--- SUPPLIED INFORMATION ---
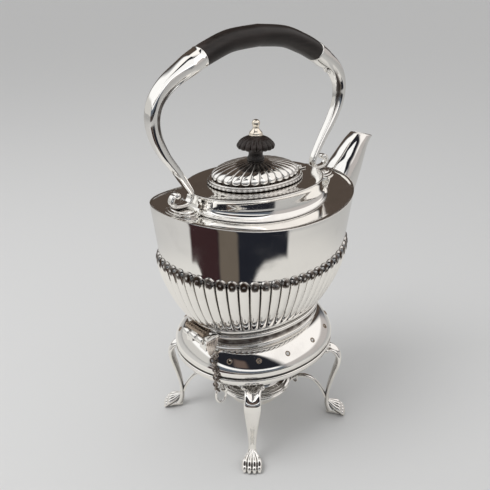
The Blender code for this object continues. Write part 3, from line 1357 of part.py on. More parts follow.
def wick(parent):
    """Cotton wick, from the reservoir to just over its tube."""
    top = DRUM_TOP_Z + DRUM_CROWN + WICK_TUBE_HEIGHT + WICK_SHOWS
    bottom = FLANGE_Z - BOWL_DEPTH + 2 * SHEET
    profile = [(0, bottom), (WICK_RADIUS, bottom), (WICK_RADIUS, top - SHEET)]
    profile += [(WICK_RADIUS * WICK_TIP_SHARE, top), (0, top)]
    return piece("wick", turned(profile, 12), parent, COTTON, 0, 0.9)


# Chain

SHELL_OUTLINE_SHARES = ((0.48, 0), (0.5, -0.2), (0.42, -0.5), (0.3, -0.74), (0.22, -0.93), (0, -1),
                        (-0.22, -0.93), (-0.3, -0.74), (-0.42, -0.5), (-0.5, -0.2), (-0.48, 0))
SHELL_EYE_SHARE = 0.84              # down the shell's height
PIN_RING_HUNG_AT = math.radians(115)  # where on the ring the shell holds it
PIN_RING_CHAIN_AT = math.radians(290)
CHAIN_RING_HUNG_AT = math.radians(60)
CHAIN_RING_CHAIN_AT = math.radians(125)
CHAIN_START_DIRECTION = Vector((-0.75, -0.35, -0.55))
CHAIN_END_DIRECTION = Vector((-0.55, 0.1, 0.83))
CHAIN_SHOULDER_SHARE = 0.88         # of the apron's spread, where the chain bends over it
CHAIN_RING_LIFT_SHARE = 1.6         # of the two wires and their gap, as the ring's wire crosses at a slant
UP = Vector((0, 0, 1))


def shell_eye():
    """Middle of the shell's lower end, where the ring passes through it."""
    y = -(pin_places()[1] + GAP + SHELL_THICKNESS / 2)
    top = HINGE_Z + BAR_RISE - BAR_HEIGHT / 2 - GAP
    x = -HINGE_REACH + BAR_SHIFT + SHELL_LEAN * SHELL_EYE_SHARE
    return Vector((x, y, top - SHELL_HEIGHT * SHELL_EYE_SHARE))


def on_ring(middle, turn, half_width, half_height, at):
    return middle + level(turn) * (half_width * math.cos(at)) + UP * (half_height * math.sin(at))


def pin_shell(parent):
    """Shell-shaped plate that hangs under the bar, with an eye for the ring."""
    eye = shell_eye()
    top = eye.z + SHELL_HEIGHT * SHELL_EYE_SHARE
    middle_x = -HINGE_REACH + BAR_SHIFT
    rings = []
    for side in (-1, 1):
        y = eye.y + side * SHELL_THICKNESS / 2
        rings.append([(middle_x + SHELL_WIDTH * u - SHELL_LEAN * v, y, top + SHELL_HEIGHT * v)
                      for u, v in SHELL_OUTLINE_SHARES])
    made = piece("pin_shell", loft(rings), parent, AGED_SILVER)
    way = rod_y(SHELL_EYE_RADIUS, eye.y - SHELL_THICKNESS, eye.y + SHELL_THICKNESS, eye.x, eye.z, 10)
    cut(made, guide("guide_shell_eye", way, parent))


def pin_ring_middle():
    return on_ring(shell_eye(), PIN_RING_TURN, -PIN_RING_RADIUS, -PIN_RING_RADIUS, PIN_RING_HUNG_AT)


def pin_ring(parent):
    """Round ring through the shell's eye."""
    r = PIN_RING_RADIUS
    ring = link(pin_ring_middle(), level(PIN_RING_TURN), UP, r, r, RING_WIRE, 14)
    piece("pin_ring", ring, parent, AGED_SILVER)


def eyelet_middle():
    """The eyelet hangs under the rim, a little inside its outer edge."""
    x = EYELET_FROM_END - APRON_HALF_LENGTH
    length = APRON_HALF_LENGTH - APRON_RIM_TUCK - EYELET_INSET
    width = APRON_HALF_WIDTH - APRON_RIM_TUCK - EYELET_INSET
    y = -width * (1 - abs(x / length) ** OVAL_POWER) ** (1 / OVAL_POWER)
    return Vector((x, y, APRON_RIM_Z - GAP - EYELET_WIRE - EYELET_RADIUS))


def chain_ring_middle():
    lift = (EYELET_WIRE + CHAIN_RING_WIRE + GAP) * CHAIN_RING_LIFT_SHARE
    held = eyelet_middle() - UP * (EYELET_RADIUS - lift)
    return on_ring(held, CHAIN_RING_TURN, -CHAIN_RING_HALF_WIDTH, -CHAIN_RING_HALF_HEIGHT, CHAIN_RING_HUNG_AT)


def chain_eyelet(parent):
    """Ring made fast under the apron's rim."""
    r = EYELET_RADIUS
    ring = link(eyelet_middle(), level(EYELET_TURN), UP, r, r, EYELET_WIRE, 12)
    piece("chain_eyelet", ring, parent, AGED_SILVER)


def chain_ring(parent):
    """Large oval ring between the chain and the eyelet."""
    piece("chain_ring", link(chain_ring_middle(), level(CHAIN_RING_TURN), UP, CHAIN_RING_HALF_WIDTH,
                             CHAIN_RING_HALF_HEIGHT, CHAIN_RING_WIRE, 14), parent, AGED_SILVER)


def outside_apron(y, share):
    """A place beside the apron at a share of its spread, clear of it by the chain's room."""
    length, width, z = apron_size(share)
    length, width = length + CHAIN_STAND_OFF, width + CHAIN_STAND_OFF
    return Vector((-length * (1 - abs(y / width) ** OVAL_POWER) ** (1 / OVAL_POWER), y, z))


def along_ring(turn, half_width, half_height, at):
    """The direction of a ring's wire at an angle on it."""
    return (level(turn) * (-half_width * math.sin(at)) + UP * (half_height * math.cos(at))).normalized()


def end_link(held, along_wire, away, wire):
    """Middle, radius and two directions of a round link that holds a ring's wire and leans away from it."""
    away = away.normalized()
    across = away.cross(along_wire).normalized()
    radius = wire + LINK_WIRE + GAP + END_LINK_ROOM
    return held + away * END_LINK_ROOM, radius, across, away


def chain(parent):
    """Fine chain from the pin's ring to the oval ring, its links pressed into one another."""
    r = PIN_RING_RADIUS
    top = end_link(on_ring(pin_ring_middle(), PIN_RING_TURN, r, r, PIN_RING_CHAIN_AT),
                   along_ring(PIN_RING_TURN, r, r, PIN_RING_CHAIN_AT), CHAIN_START_DIRECTION, RING_WIRE)
    size = (CHAIN_RING_HALF_WIDTH, CHAIN_RING_HALF_HEIGHT)
    low = end_link(on_ring(chain_ring_middle(), CHAIN_RING_TURN, *size, CHAIN_RING_CHAIN_AT),
                   along_ring(CHAIN_RING_TURN, *size, CHAIN_RING_CHAIN_AT),
                   CHAIN_END_DIRECTION, CHAIN_RING_WIRE)
    half = LINK_LENGTH / 2 - LINK_WIRE
    overlap = 2 * LINK_WIRE * (1 - LINK_BITE_SHARE)
    ends = [middle + away * (radius - overlap + half) for middle, radius, _, away in (top, low)]
    hang_y = ends[1].y - CHAIN_SWING
    side = outside_apron(hang_y, 1)
    rim_z = APRON_RIM_Z + APRON_RIM_HEIGHT / 2
    line = smooth_path((ends[0], outside_apron((ends[0].y + hang_y) / 2, CHAIN_SHOULDER_SHARE), side,
                        Vector((side.x, hang_y, rim_z)), ends[1]), 12)
    run = [0]
    for a, b in zip(line, line[1:]):
        run.append(run[-1] + (b - a).length)
    steps = round(run[-1] / (2 * half - overlap))
    middle, radius, across, away = top
    links = ([], [link(middle, across, away, radius, radius, LINK_WIRE, 8, 3)])
    k = 0
    for count in range(steps + 1):
        goal = run[-1] * count / steps
        while k < len(line) - 2 and run[k + 1] < goal:
            k += 1
        spot = line[k].lerp(line[k + 1], (goal - run[k]) / (run[k + 1] - run[k]))
        along = (line[k + 1] - line[k]).normalized()
        across = along.cross(across).normalized()
        links[count % 2].append(link(spot, across, along, LINK_WIDTH / 2 - LINK_WIRE, half, LINK_WIRE, 8, 3))
    middle, radius, across, away = low
    links[(steps + 1) % 2].append(link(middle, across, away, radius, radius, LINK_WIRE, 8, 3))
    made = piece("chain", both(*links[0]), parent, AGED_SILVER)
    join(made, guide("guide_chain", both(*links[1]), parent))


def middle_of_length():
    """The point under the middle of the model's length, which the model's origin stands at."""
    rear = min(x for ring in upright_rings(-1, GRIP_REAR_REACH) for x, _, _ in ring)
    front = SHOULDER_HALF_LENGTH + SPOUT_REACH
    return Vector(((front + rear) / 2, 0, 0))


def build():
    clear_scene()
    stand = anchor_empty("stand_middle", (0, 0, 0))
    tilt = anchor_empty("kettle_tilt_axis", (HINGE_REACH, 0, HINGE_Z), stand)
    lid_axis = anchor_empty("lid_hinge_axis", (LID_HINGE_X, 0, LID_HINGE_Z), tilt)
    rear = anchor_empty("rear_pin_axis", (-HINGE_REACH, 0, HINGE_Z), stand)
    front = anchor_empty("front_pin_axis", (HINGE_REACH, 0, HINGE_Z), stand)
    lamp = anchor_empty("burner_lift_axis", (0, 0, FLANGE_Z), stand)

    kettle_body(tilt)
    foot_ring(tilt)
    shoulder(tilt)
    collar(tilt)
    spout(tilt)
    uprights = [handle_upright("handle_rear", -1, GRIP_REAR_REACH, tilt),
                handle_upright("handle_front", 1, GRIP_FRONT_REACH, tilt)]
    grip = handle_grip(tilt)
    grip_rivets(tilt, uprights, grip)
    collar_cutter = guide("guide_collar", collar_envelope(GAP), tilt)
    plinth("plinth_rear", -1, tilt, collar_cutter)
    plinth("plinth_front", 1, tilt, collar_cutter)
    foot_cutter = guide("guide_foot", foot_envelope(GAP), tilt)
    crest_cutter = guide("guide_crests", bowl_envelope(GAP), tilt)
    lug("lug_rear", -1, tilt, (foot_cutter, crest_cutter))
    lug("lug_front", 1, tilt, (foot_cutter, crest_cutter))
    lid_hinge_seat(tilt)
    lid_hinge_pin(tilt)

    lid_dome(lid_axis)
    lid_rim(lid_axis)
    lid_hinge_leaf(lid_axis)
    knob(lid_axis)
    finial(lid_axis)
    lid_nut(lid_axis)

    apron(stand)
    apron_rim(stand)
    socket_ring(stand)
    burner_ring(stand)
    for end, side_x in (("rear", -1), ("front", 1)):
        for hand, side_y in (("right", -1), ("left", 1)):
            leg(f"leg_{end}_{hand}", side_x, side_y, stand)
            bracket(f"bracket_{end}_{hand}", side_x, side_y, stand)
    socket_cutter = guide("guide_socket", socket_envelope(GAP), stand)
    apron_cutter = guide("guide_apron", apron_envelope(GAP), stand)
    stand_knuckles("knuckles_rear", -1, stand, (socket_cutter, apron_cutter))
    stand_knuckles("knuckles_front", 1, stand, (socket_cutter, apron_cutter))
    burner_bowl(lamp)
    burner_drum(lamp)
    wick_tube(lamp)
    wick(lamp)
    hinge_pin("rear_pin", -1, 1, rear)
    hinge_pin("front_pin", 1, -1, front)
    pin_shell(rear)
    pin_ring(rear)
    chain(rear)
    chain_ring(stand)
    chain_eyelet(stand)


build()
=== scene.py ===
"""Looks of the half-fluted spirit kettle on its stand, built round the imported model.

Everything is in metres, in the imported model's frame, apart from the profiles that mm() turns into
metres. Section 1 reads the main sizes from the frame, section 2 holds the shape tools, section 3 the
materials, section 4 the pieces and section 5 the stage.
"""
import json
from itertools import accumulate
from math import atan2, copysign, cos, exp, hypot, pi, radians, sin, sqrt, tau

import bmesh
import bpy
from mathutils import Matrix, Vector
from mathutils.geometry import interpolate_bezier

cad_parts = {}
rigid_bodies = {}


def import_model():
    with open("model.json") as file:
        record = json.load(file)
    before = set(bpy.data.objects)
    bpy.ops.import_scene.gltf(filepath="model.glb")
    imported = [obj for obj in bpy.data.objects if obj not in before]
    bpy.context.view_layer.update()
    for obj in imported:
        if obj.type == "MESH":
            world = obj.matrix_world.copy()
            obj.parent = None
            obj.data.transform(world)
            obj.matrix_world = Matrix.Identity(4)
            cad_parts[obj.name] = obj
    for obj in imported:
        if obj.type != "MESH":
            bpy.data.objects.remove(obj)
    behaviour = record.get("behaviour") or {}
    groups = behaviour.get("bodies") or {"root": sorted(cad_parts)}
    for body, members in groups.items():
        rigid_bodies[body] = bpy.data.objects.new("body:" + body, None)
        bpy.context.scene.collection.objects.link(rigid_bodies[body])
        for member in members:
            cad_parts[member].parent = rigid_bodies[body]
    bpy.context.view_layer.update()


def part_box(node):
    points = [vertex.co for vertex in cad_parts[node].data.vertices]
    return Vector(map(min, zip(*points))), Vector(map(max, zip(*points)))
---
• _GIVEN PROBLEM_
Each line from the one bearing "apron(stand)" through the one bearing "obj.parent = None" is to be duplicated without change; all remaining lines are to be left out.

• _IN RESPONSE_
    apron(stand)
    apron_rim(stand)
    socket_ring(stand)
    burner_ring(stand)
    for end, side_x in (("rear", -1), ("front", 1)):
        for hand, side_y in (("right", -1), ("left", 1)):
            leg(f"leg_{end}_{hand}", side_x, side_y, stand)
            bracket(f"bracket_{end}_{hand}", side_x, side_y, stand)
    socket_cutter = guide("guide_socket", socket_envelope(GAP), stand)
    apron_cutter = guide("guide_apron", apron_envelope(GAP), stand)
    stand_knuckles("knuckles_rear", -1, stand, (socket_cutter, apron_cutter))
    stand_knuckles("knuckles_front", 1, stand, (socket_cutter, apron_cutter))
    burner_bowl(lamp)
    burner_drum(lamp)
    wick_tube(lamp)
    wick(lamp)
    hinge_pin("rear_pin", -1, 1, rear)
    hinge_pin("front_pin", 1, -1, front)
    pin_shell(rear)
    pin_ring(rear)
    chain(rear)
    chain_ring(stand)
    chain_eyelet(stand)


build()
=== scene.py ===
"""Looks of the half-fluted spirit kettle on its stand, built round the imported model.

Everything is in metres, in the imported model's frame, apart from the profiles that mm() turns into
metres. Section 1 reads the main sizes from the frame, section 2 holds the shape tools, section 3 the
materials, section 4 the pieces and section 5 the stage.
"""
import json
from itertools import accumulate
from math import atan2, copysign, cos, exp, hypot, pi, radians, sin, sqrt, tau

import bmesh
import bpy
from mathutils import Matrix, Vector
from mathutils.geometry import interpolate_bezier

cad_parts = {}
rigid_bodies = {}


def import_model():
    with open("model.json") as file:
        record = json.load(file)
    before = set(bpy.data.objects)
    bpy.ops.import_scene.gltf(filepath="model.glb")
    imported = [obj for obj in bpy.data.objects if obj not in before]
    bpy.context.view_layer.update()
    for obj in imported:
        if obj.type == "MESH":
            world = obj.matrix_world.copy()
            obj.parent = None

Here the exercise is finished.